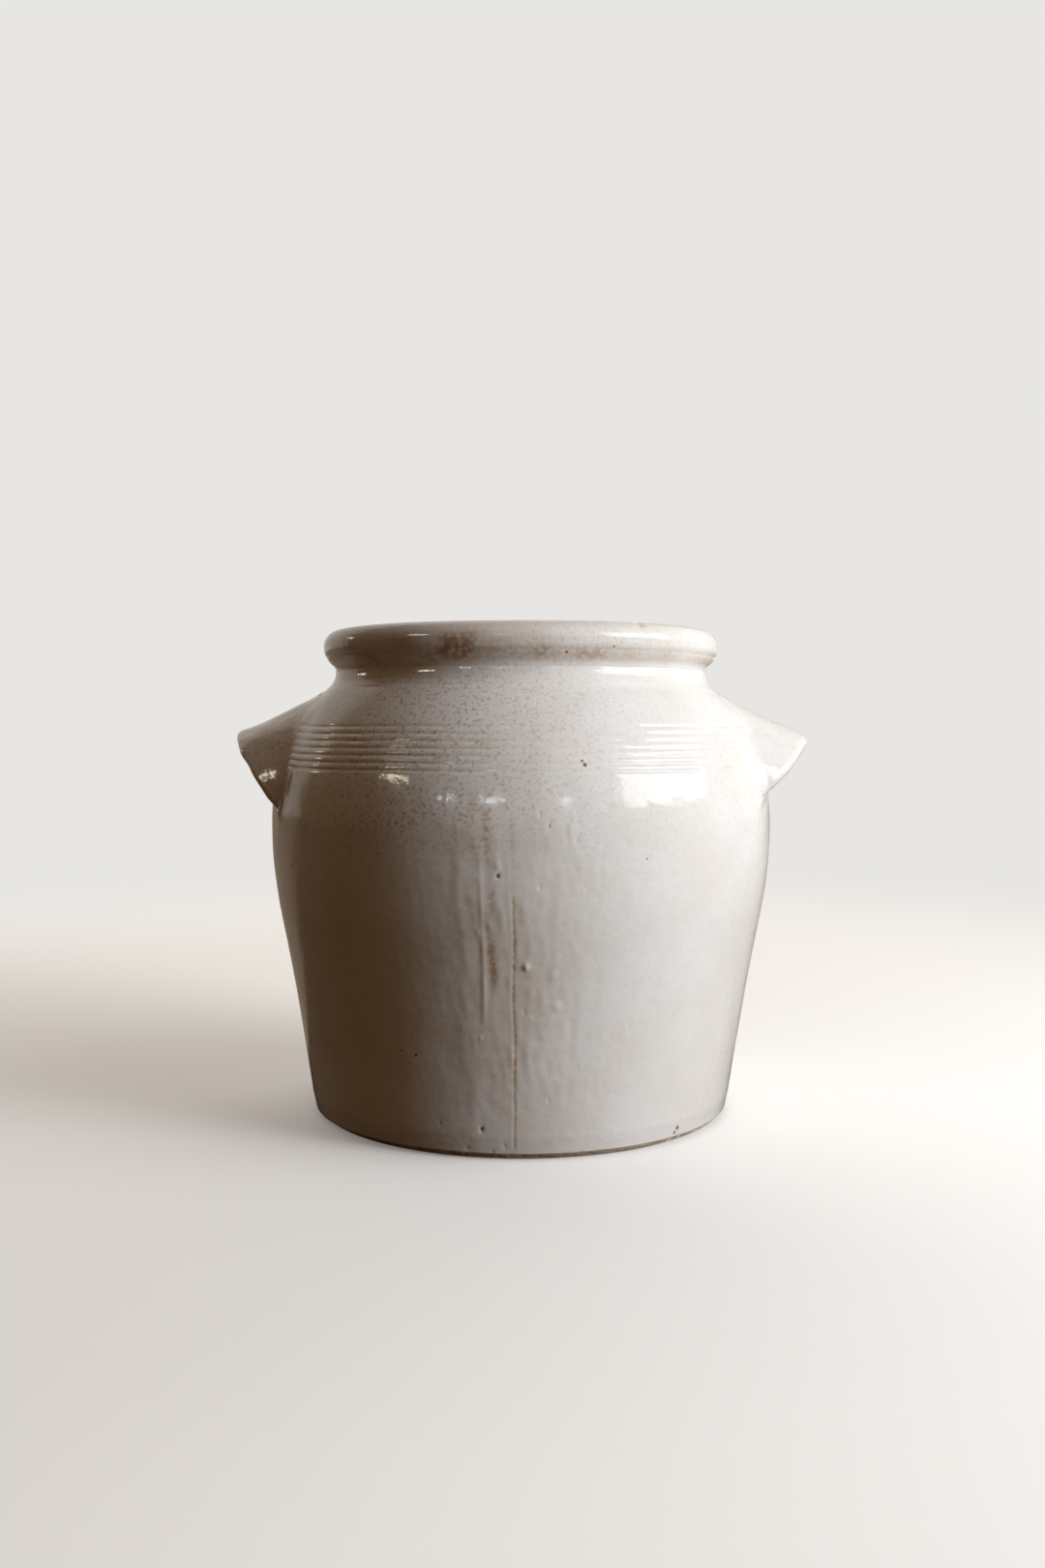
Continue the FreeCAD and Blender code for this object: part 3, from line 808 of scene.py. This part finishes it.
def make_floor(top, inner_glaze, clay):
    """Floor disc: glazed above, bare clay below with a worn bevel."""
    foot = FOOT_RADIUS - 0.1
    flat = foot - 9.0
    bevel = np.array([
        (flat, 0.0), (foot - 4.0, 0.0), (foot - 2.9, 0.3), (foot - 1.6, 1.5),
        (foot - 0.4, 2.7), (foot, FOOT_BEVEL + 0.3), (foot, FOOT_BEVEL + 1.4),
    ])
    underside = resample(straight((AXIS_HOLE, 0.0), (flat, 0.0)), FLOOR_GAP)
    line = chain(underside, resample(bevel, BEVEL_GAP))
    radii = line[:, :1]
    heights = line[:, 1:]
    ring = turned(line)
    # The bevel is rough and nicked, and the underside dips upwards in places
    rough = 0.15 * waves(ring, 9, seed=51) + 0.08 * waves(ring, 3.5, seed=52)
    nicks = -1.1 * ease(waves(ring, 8, seed=53), 1.4, 2.3)
    shown = span(heights, 0.6, FOOT_BEVEL + 0.8, 0.5)
    ring[..., :2] *= 1 + ((rough + nicks) * shown / np.maximum(radii, 1))[..., None]
    dips = np.clip(0.12 * waves(ring, 11, seed=54), 0, None)
    ring[..., 2] += np.where(heights < 0.1, dips, 0)
    seat = np.array([(BASE_RADIUS - GLAZE - 0.2, FLOOR_TOP), (outline_points[joint_rows[2]][0], FLOOR_TOP)])
    points = np.vstack([ring, turned(seat), top])
    last = len(points) - 1
    columns = len(BEARINGS)
    top_start = len(ring) + len(seat)
    seen = np.ones(last, bool)
    seen[len(ring) - 1:top_start] = False
    glazed = (np.arange(last) >= top_start).astype(int)
    shell = Shell("pot_floor", points.reshape(-1, 3))
    faces = grid_faces(last + 1, columns, close_columns=True)
    shell.add_faces(faces, np.repeat(seen, columns), np.repeat(glazed, columns))
    around = np.arange(columns)
    for row, corners, material in ((0, around[::-1], 0), (last, around + last * columns, 1)):
        shell.add_fan(corners, (0, 0, float(points[row, :, 2].mean())), True, material)
    return shell.piece([clay, inner_glaze], {})


# Ears

def ear_rows(hood, angle, lip):
    """Rows of points over the ear's outside, round its lip, up its hollow and back to its root."""
    rows = []
    half = EAR_THICKNESS / 2
    lip_depth = lip - GLAZE
    # Outside, from the buried root to the lip, swelling where it meets the wall
    start = np.maximum(hood.depth_at(angle, -EAR_BURIED), lip_depth)
    for share in np.linspace(0, 1, EAR_ROWS):
        rows.append(hood.swollen(angle, start + (lip_depth - start) * share))
    # Rounded lip
    power = 2 / EAR_LIP_SQUARENESS
    for turn in np.linspace(0, math.pi, LIP_ROWS)[1:-1]:
        shift = half * math.copysign(abs(math.cos(turn)) ** power, math.cos(turn))
        rise = lip * math.sin(turn) ** power
        rows.append(hood.swollen(angle, lip_depth - rise, half - shift, max(math.cos(turn), 0)))
    # Inside, from the lip to the buried root of the hollow
    root = np.maximum(hood.depth_at(angle, -EAR_BURIED, EAR_THICKNESS), lip_depth)
    for share in np.linspace(0, 1, HOLLOW_ROWS):
        rows.append(hood.points(angle, lip_depth + (root - lip_depth) * share, EAR_THICKNESS))
    # Back through the wall to the outer root
    back = hood.depth_at(angle, -EAR_BURIED - 1.0)
    rows.append(hood.points(angle, np.maximum(back, lip_depth + 0.5), half))
    return rows


def shaped_by_hand(grid, side, seed):
    """The grid with the unevenness of a piece shaped by hand, away from the wall."""
    normals = side * unit(np.cross(np.gradient(grid, axis=0), np.gradient(grid, axis=1)))
    relief = 0.40 * waves(grid, 38, seed)
    relief += 0.08 * waves(grid, 13, seed + 1)
    relief += 0.02 * waves(grid, 5, seed + 2)
    free = ease(wall_distance(grid), 0.5, 6)
    return grid + normals * (relief * free)[..., None]


def make_ear(ear, glaze, seed):
    """One hooded ear: a shell with a rounded lip, its root smeared onto the wall."""
    hood = Hood(ear)
    limit = hood.widest_angle()
    angle = np.linspace(-limit, limit, EAR_COLUMNS)
    lip = EAR_ROOT_LIP + (hood.tip_lip - EAR_ROOT_LIP) * np.clip(np.cos(angle), 0, 1) ** 2
    grid = shaped_by_hand(np.stack(ear_rows(hood, angle, lip)), hood.side, seed)
    # Nothing reaches past the CAD ear
    low, high = box_mm("outer_glaze")
    grid[..., 0] = np.clip(grid[..., 0], low[0] + 0.02, high[0] - 0.02)
    points = grid.reshape(-1, 3)
    shell = Shell(ear + "_hood", points, inside_out=hood.side > 0)
    shell.add_faces(grid_faces(len(grid), EAR_COLUMNS, close_rows=True), True)
    first = np.arange(len(grid)) * EAR_COLUMNS
    for ring in (first, (first + EAR_COLUMNS - 1)[::-1]):
        shell.add_fan(ring, points[ring].mean(0), False)
    marks = {mark: np.zeros(grid.shape[:2]) for mark in MARKS}
    speckle = EARS[ear][-1]
    marks["speckle"] = speckle * (1 + 0.5 * waves(grid, 20, seed + 3))
    marks["stain_and_warm_shade"] = 0.5 * speckle * ease(waves(grid, 22, seed + 4), 0.2, 1.8)
    piece = shell.piece([glaze], marks)
    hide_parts(ear)


# Materials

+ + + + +

■ WHAT YOU NEED TO DO
Scan the listing above. Collect all lines with the word "from".

■ OUTPUT BELOW
Continue the FreeCAD and Blender code for this object: part 3, from line 808 of scene.py. This part finishes it.
    # Outside, from the buried root to the lip, swelling where it meets the wall
    # Inside, from the lip to the buried root of the hollow
    """The grid with the unevenness of a piece shaped by hand, away from the wall."""